EXERCISE: Output the lines that follow exactly as they are.

--- Start SUPPLIED INFORMATION ---

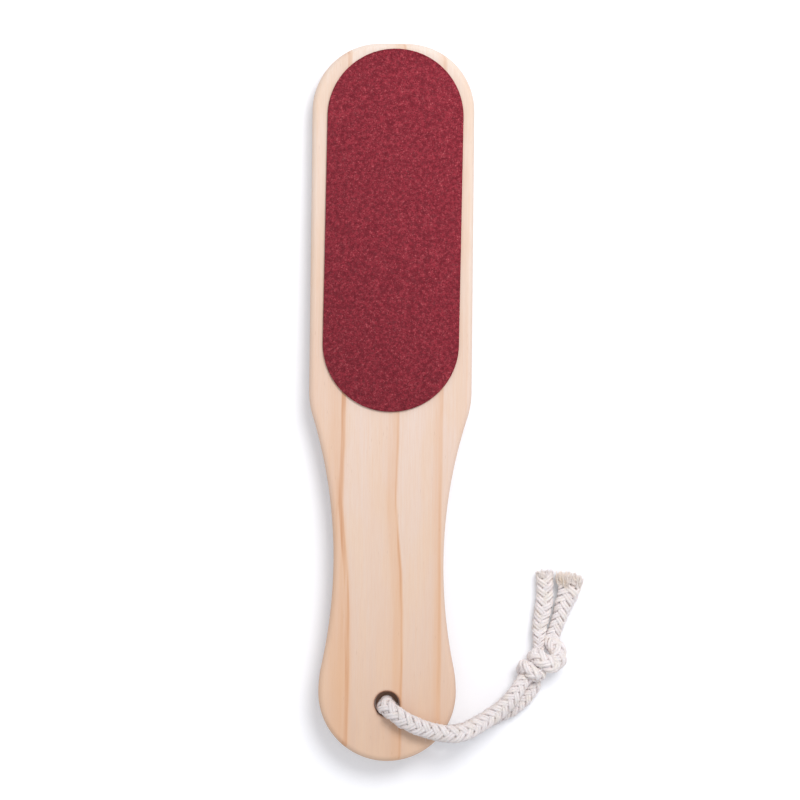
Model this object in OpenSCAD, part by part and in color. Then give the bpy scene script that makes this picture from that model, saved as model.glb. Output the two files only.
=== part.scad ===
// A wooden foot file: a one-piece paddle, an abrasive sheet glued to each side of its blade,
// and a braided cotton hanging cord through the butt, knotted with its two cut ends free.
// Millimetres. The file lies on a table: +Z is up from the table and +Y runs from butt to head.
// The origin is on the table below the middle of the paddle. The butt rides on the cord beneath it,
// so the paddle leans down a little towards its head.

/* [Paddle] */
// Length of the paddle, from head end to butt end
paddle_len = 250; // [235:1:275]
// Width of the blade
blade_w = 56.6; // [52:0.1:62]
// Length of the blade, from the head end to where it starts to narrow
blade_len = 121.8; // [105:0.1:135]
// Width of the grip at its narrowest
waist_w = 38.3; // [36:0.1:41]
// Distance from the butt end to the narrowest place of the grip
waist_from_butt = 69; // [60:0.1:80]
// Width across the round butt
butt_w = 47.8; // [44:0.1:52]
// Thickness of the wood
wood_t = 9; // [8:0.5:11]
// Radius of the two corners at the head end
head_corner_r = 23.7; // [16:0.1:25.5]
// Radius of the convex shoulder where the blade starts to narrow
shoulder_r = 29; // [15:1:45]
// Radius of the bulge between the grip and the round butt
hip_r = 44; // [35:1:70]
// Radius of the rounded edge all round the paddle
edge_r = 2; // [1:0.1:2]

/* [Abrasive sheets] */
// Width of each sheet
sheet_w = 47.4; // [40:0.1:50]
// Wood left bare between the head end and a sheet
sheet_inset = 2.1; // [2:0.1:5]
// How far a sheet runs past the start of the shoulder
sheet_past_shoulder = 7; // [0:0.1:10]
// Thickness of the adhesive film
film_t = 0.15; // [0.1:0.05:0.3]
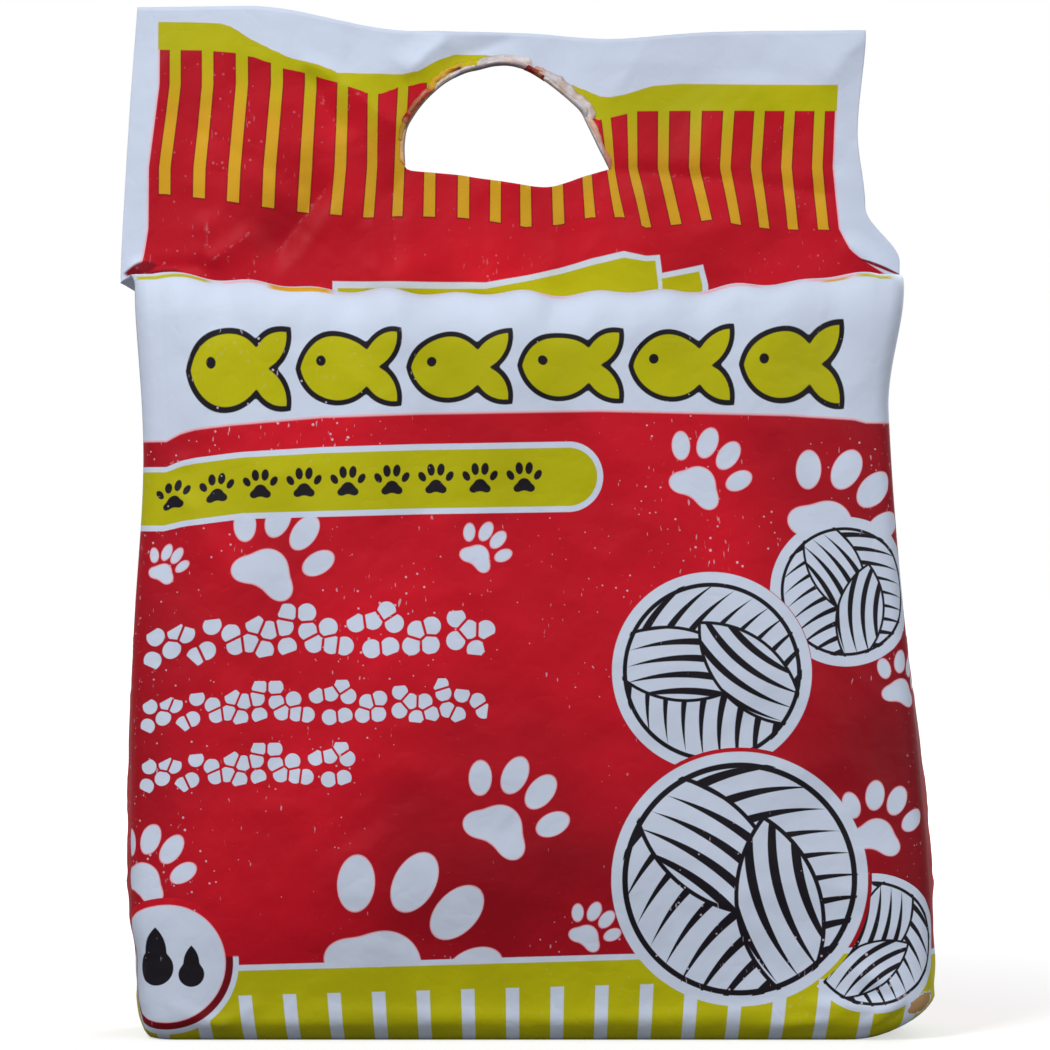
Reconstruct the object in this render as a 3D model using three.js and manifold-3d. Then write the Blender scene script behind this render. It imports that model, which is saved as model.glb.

--- End SUPPLIED INFORMATION ---

REPLY:
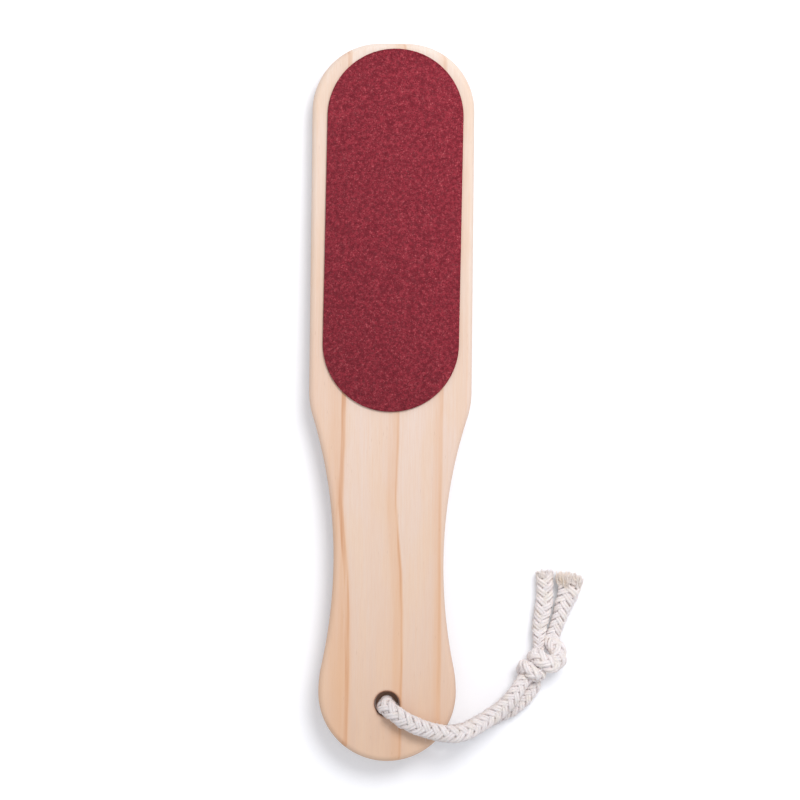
Model this object in OpenSCAD, part by part and in color. Then give the bpy scene script that makes this picture from that model, saved as model.glb. Output the two files only.
=== part.scad ===
// A wooden foot file: a one-piece paddle, an abrasive sheet glued to each side of its blade,
// and a braided cotton hanging cord through the butt, knotted with its two cut ends free.
// Millimetres. The file lies on a table: +Z is up from the table and +Y runs from butt to head.
// The origin is on the table below the middle of the paddle. The butt rides on the cord beneath it,
// so the paddle leans down a little towards its head.

/* [Paddle] */
// Length of the paddle, from head end to butt end
paddle_len = 250; // [235:1:275]
// Width of the blade
blade_w = 56.6; // [52:0.1:62]
// Length of the blade, from the head end to where it starts to narrow
blade_len = 121.8; // [105:0.1:135]
// Width of the grip at its narrowest
waist_w = 38.3; // [36:0.1:41]
// Distance from the butt end to the narrowest place of the grip
waist_from_butt = 69; // [60:0.1:80]
// Width across the round butt
butt_w = 47.8; // [44:0.1:52]
// Thickness of the wood
wood_t = 9; // [8:0.5:11]
// Radius of the two corners at the head end
head_corner_r = 23.7; // [16:0.1:25.5]
// Radius of the convex shoulder where the blade starts to narrow
shoulder_r = 29; // [15:1:45]
// Radius of the bulge between the grip and the round butt
hip_r = 44; // [35:1:70]
// Radius of the rounded edge all round the paddle
edge_r = 2; // [1:0.1:2]

/* [Abrasive sheets] */
// Width of each sheet
sheet_w = 47.4; // [40:0.1:50]
// Wood left bare between the head end and a sheet
sheet_inset = 2.1; // [2:0.1:5]
// How far a sheet runs past the start of the shoulder
sheet_past_shoulder = 7; // [0:0.1:10]
// Thickness of the adhesive film
film_t = 0.15; // [0.1:0.05:0.3]
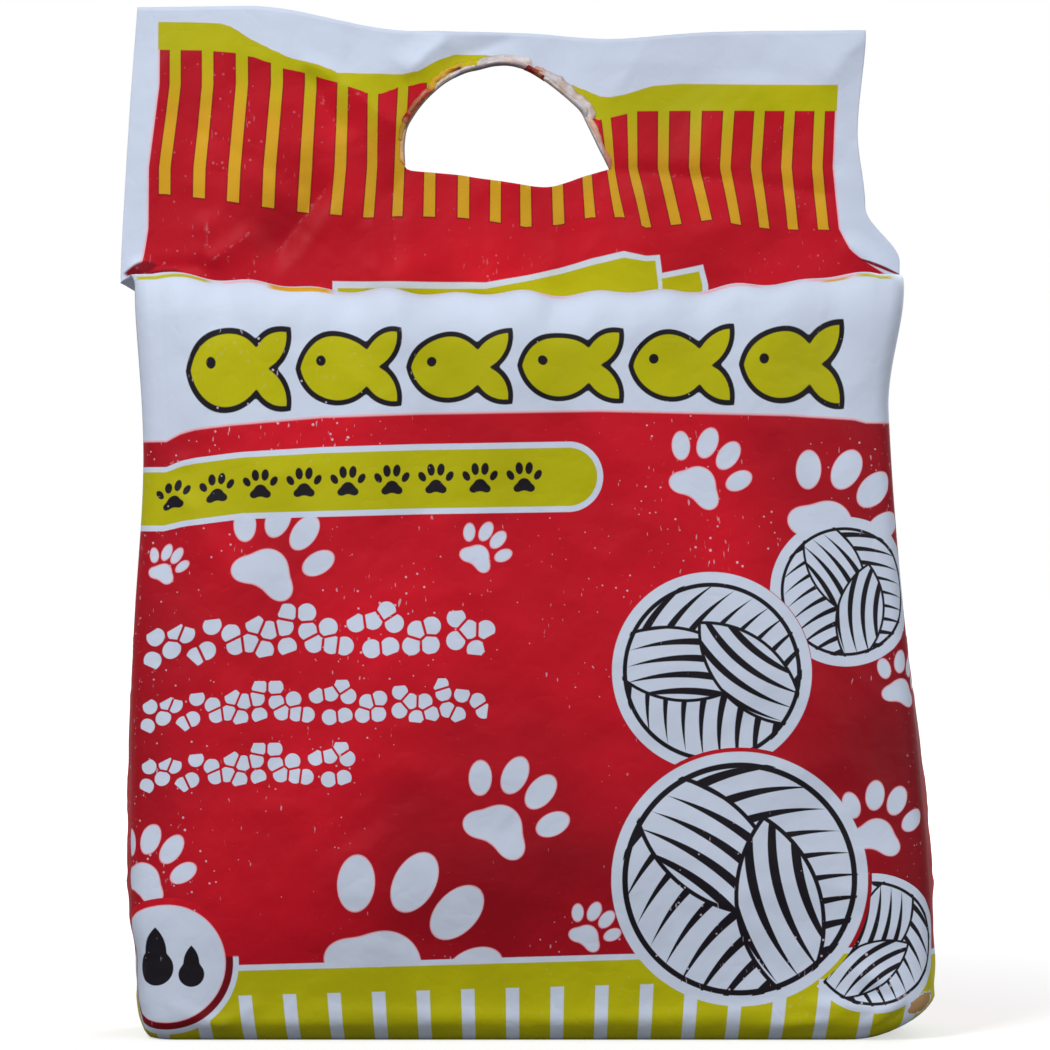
Reconstruct the object in this render as a 3D model using three.js and manifold-3d. Then write the Blender scene script behind this render. It imports that model, which is saved as model.glb.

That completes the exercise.